• **ITEMS**:
⟨

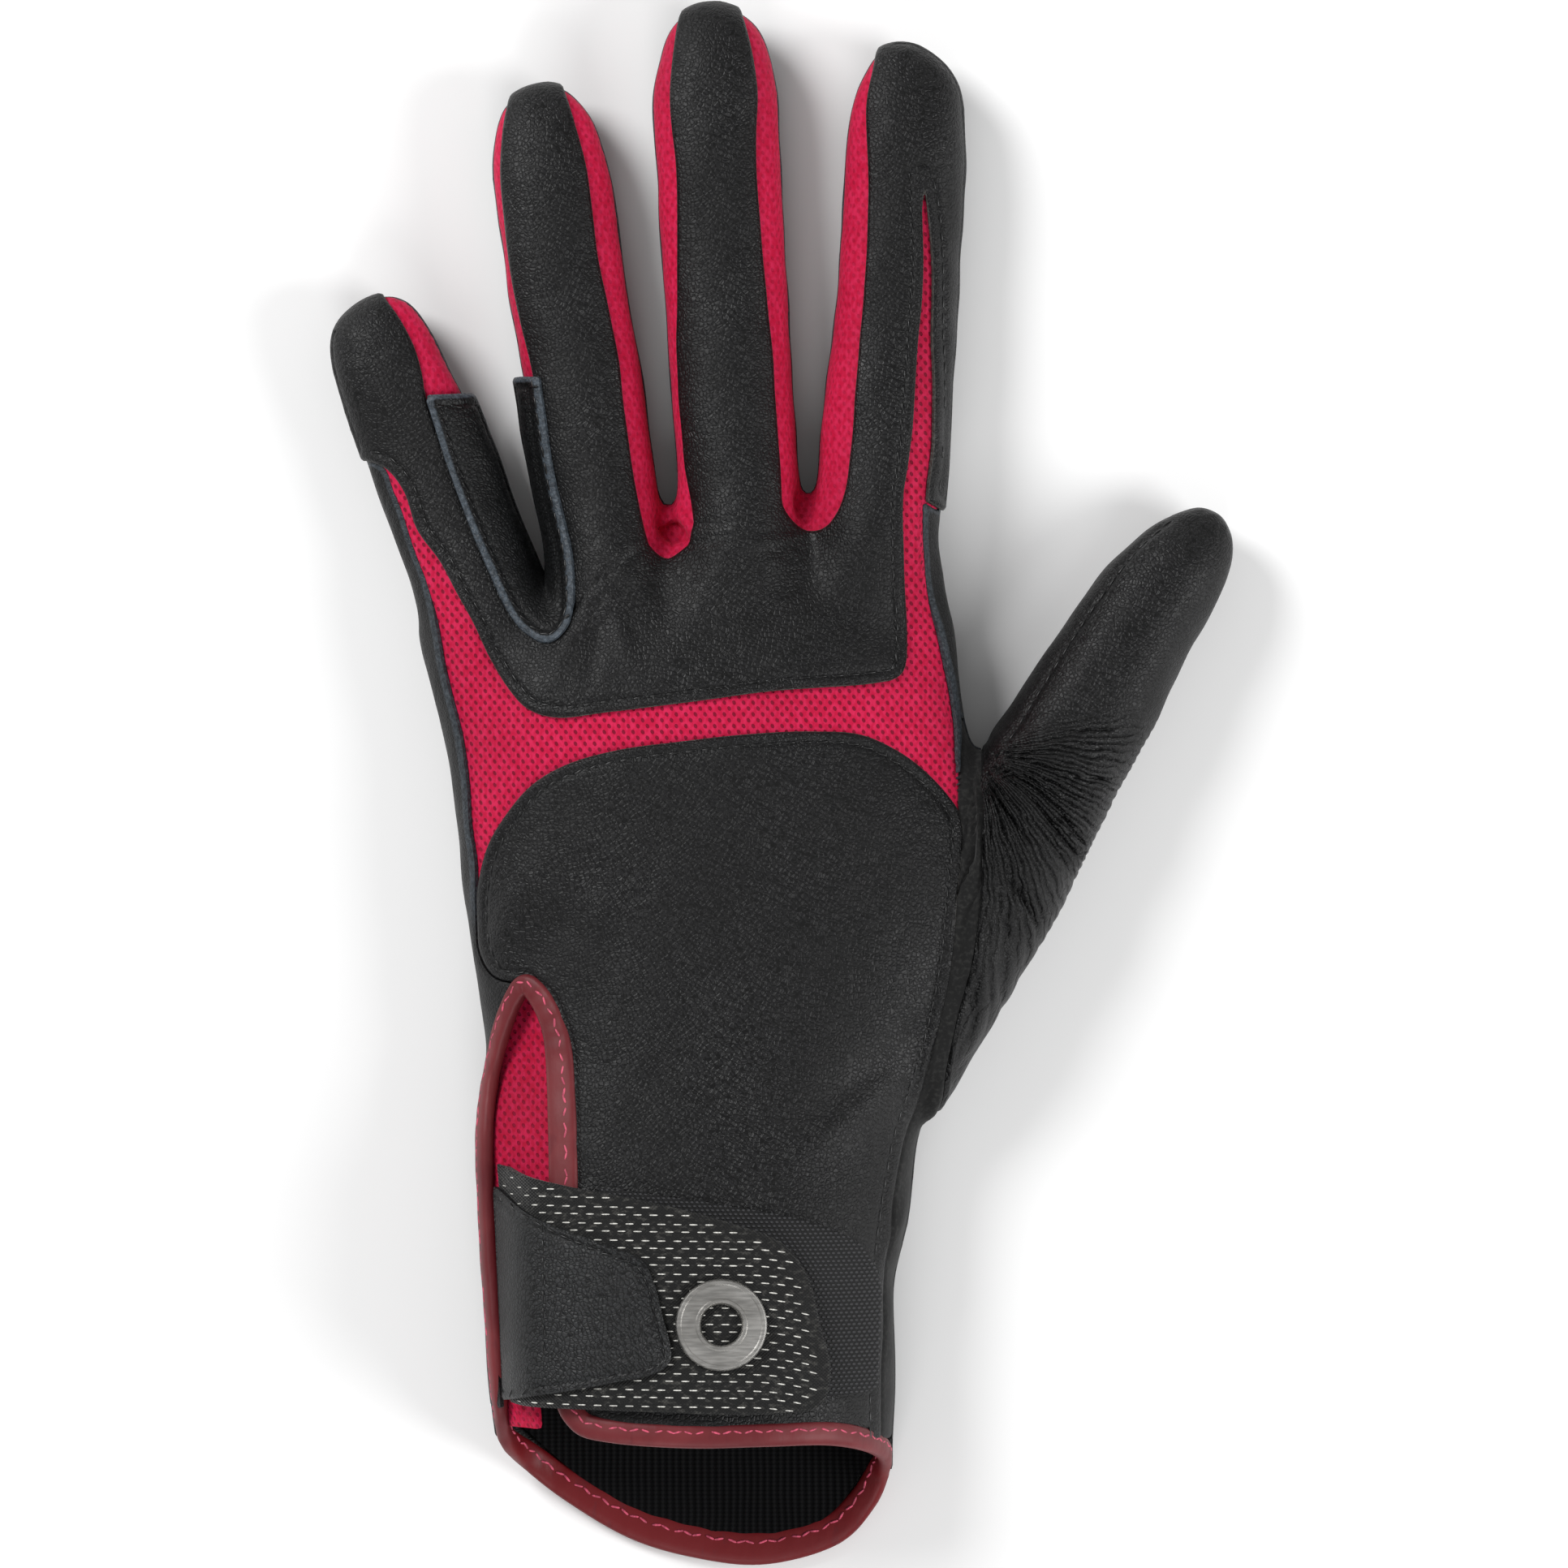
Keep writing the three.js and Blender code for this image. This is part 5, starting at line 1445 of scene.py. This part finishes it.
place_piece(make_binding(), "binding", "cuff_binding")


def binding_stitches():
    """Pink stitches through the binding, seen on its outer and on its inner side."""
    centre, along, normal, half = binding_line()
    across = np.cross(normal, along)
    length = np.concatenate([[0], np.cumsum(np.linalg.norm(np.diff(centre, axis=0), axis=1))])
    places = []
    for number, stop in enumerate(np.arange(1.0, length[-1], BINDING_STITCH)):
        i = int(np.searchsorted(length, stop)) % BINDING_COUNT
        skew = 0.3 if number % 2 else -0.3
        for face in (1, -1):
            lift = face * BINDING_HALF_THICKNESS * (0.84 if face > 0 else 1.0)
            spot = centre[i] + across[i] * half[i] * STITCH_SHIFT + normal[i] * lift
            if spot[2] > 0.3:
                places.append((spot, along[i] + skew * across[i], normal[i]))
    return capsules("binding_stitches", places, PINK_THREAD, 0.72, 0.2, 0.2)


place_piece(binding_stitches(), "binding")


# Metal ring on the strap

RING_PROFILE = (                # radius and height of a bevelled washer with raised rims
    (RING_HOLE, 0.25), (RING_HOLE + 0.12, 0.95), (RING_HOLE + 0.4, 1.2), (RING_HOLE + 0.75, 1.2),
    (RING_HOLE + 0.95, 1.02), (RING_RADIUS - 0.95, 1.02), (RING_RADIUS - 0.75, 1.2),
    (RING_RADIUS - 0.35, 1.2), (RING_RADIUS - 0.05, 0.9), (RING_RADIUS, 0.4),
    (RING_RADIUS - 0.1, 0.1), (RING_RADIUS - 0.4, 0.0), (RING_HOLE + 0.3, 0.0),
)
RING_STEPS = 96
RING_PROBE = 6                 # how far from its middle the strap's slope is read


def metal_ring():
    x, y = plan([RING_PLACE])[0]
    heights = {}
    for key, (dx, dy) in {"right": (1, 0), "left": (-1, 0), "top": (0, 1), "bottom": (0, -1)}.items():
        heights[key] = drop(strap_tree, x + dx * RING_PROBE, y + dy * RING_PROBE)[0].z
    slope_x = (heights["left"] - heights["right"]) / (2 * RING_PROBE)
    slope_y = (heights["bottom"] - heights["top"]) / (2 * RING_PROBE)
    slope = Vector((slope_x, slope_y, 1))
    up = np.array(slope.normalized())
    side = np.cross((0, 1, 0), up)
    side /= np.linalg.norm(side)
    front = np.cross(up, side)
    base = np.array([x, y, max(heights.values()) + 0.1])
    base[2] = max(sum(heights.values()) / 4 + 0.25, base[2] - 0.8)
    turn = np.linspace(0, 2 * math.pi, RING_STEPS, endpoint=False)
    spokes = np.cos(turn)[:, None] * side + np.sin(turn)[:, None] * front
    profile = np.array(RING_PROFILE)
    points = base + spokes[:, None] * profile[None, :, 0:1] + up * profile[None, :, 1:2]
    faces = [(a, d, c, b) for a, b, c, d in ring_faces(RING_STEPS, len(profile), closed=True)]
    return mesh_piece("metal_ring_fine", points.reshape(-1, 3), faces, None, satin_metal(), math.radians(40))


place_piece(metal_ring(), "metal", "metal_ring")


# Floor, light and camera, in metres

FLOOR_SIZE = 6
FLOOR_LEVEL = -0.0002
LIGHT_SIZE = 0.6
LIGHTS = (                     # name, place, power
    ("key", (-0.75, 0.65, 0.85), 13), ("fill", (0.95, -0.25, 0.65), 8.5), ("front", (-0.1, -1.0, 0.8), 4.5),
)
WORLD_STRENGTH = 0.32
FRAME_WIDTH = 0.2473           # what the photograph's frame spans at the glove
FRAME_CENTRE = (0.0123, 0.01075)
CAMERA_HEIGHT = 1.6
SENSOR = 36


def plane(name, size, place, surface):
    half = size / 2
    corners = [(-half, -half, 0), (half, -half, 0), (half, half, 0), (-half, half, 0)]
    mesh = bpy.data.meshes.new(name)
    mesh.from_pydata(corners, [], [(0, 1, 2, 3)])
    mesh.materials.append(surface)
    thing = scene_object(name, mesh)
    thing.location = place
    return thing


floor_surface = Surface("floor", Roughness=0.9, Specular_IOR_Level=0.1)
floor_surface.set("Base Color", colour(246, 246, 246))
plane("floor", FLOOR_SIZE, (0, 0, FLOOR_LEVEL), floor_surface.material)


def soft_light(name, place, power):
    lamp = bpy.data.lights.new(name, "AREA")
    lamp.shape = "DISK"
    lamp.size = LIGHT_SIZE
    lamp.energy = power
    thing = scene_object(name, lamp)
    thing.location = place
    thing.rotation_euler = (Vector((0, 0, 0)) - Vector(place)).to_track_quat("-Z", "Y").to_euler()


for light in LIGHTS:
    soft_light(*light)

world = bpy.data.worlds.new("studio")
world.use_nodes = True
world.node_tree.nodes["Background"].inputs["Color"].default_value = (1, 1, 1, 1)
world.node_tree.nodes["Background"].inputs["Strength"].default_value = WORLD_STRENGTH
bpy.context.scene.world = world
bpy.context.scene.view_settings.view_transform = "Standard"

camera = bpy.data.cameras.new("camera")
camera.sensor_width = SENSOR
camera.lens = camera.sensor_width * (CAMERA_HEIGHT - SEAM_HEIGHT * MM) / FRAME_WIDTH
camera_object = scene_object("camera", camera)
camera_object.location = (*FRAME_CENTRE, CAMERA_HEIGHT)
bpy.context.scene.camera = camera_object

⟩
⟨

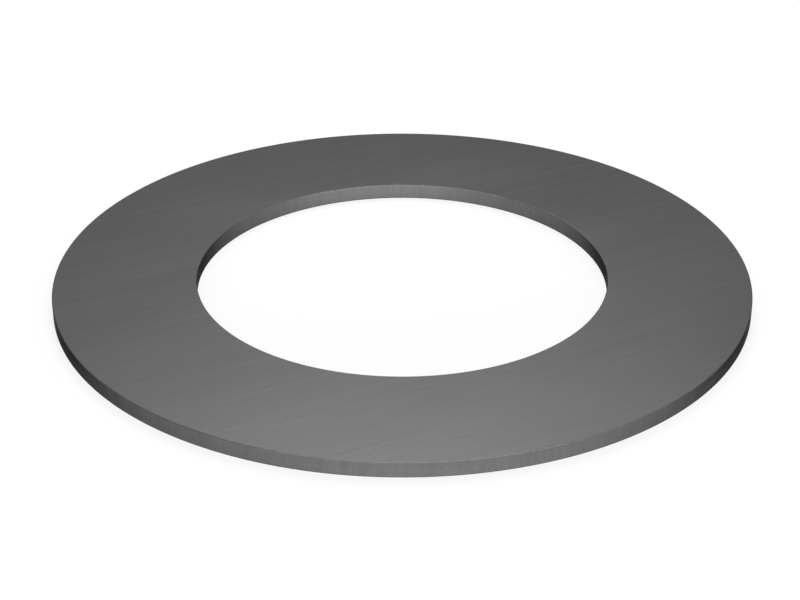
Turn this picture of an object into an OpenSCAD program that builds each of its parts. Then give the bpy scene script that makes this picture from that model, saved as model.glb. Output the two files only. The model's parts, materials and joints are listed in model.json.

⟩

• **TASK STATEMENT**: Output exactly the lines running from the line containing "Keep writing the" through the line containing "RING_PROBE = 6", and only those lines.

• **EXERCISE RESULT**:
Keep writing the three.js and Blender code for this image. This is part 5, starting at line 1445 of scene.py. This part finishes it.
place_piece(make_binding(), "binding", "cuff_binding")


def binding_stitches():
    """Pink stitches through the binding, seen on its outer and on its inner side."""
    centre, along, normal, half = binding_line()
    across = np.cross(normal, along)
    length = np.concatenate([[0], np.cumsum(np.linalg.norm(np.diff(centre, axis=0), axis=1))])
    places = []
    for number, stop in enumerate(np.arange(1.0, length[-1], BINDING_STITCH)):
        i = int(np.searchsorted(length, stop)) % BINDING_COUNT
        skew = 0.3 if number % 2 else -0.3
        for face in (1, -1):
            lift = face * BINDING_HALF_THICKNESS * (0.84 if face > 0 else 1.0)
            spot = centre[i] + across[i] * half[i] * STITCH_SHIFT + normal[i] * lift
            if spot[2] > 0.3:
                places.append((spot, along[i] + skew * across[i], normal[i]))
    return capsules("binding_stitches", places, PINK_THREAD, 0.72, 0.2, 0.2)


place_piece(binding_stitches(), "binding")


# Metal ring on the strap

RING_PROFILE = (                # radius and height of a bevelled washer with raised rims
    (RING_HOLE, 0.25), (RING_HOLE + 0.12, 0.95), (RING_HOLE + 0.4, 1.2), (RING_HOLE + 0.75, 1.2),
    (RING_HOLE + 0.95, 1.02), (RING_RADIUS - 0.95, 1.02), (RING_RADIUS - 0.75, 1.2),
    (RING_RADIUS - 0.35, 1.2), (RING_RADIUS - 0.05, 0.9), (RING_RADIUS, 0.4),
    (RING_RADIUS - 0.1, 0.1), (RING_RADIUS - 0.4, 0.0), (RING_HOLE + 0.3, 0.0),
)
RING_STEPS = 96
RING_PROBE = 6                 # how far from its middle the strap's slope is read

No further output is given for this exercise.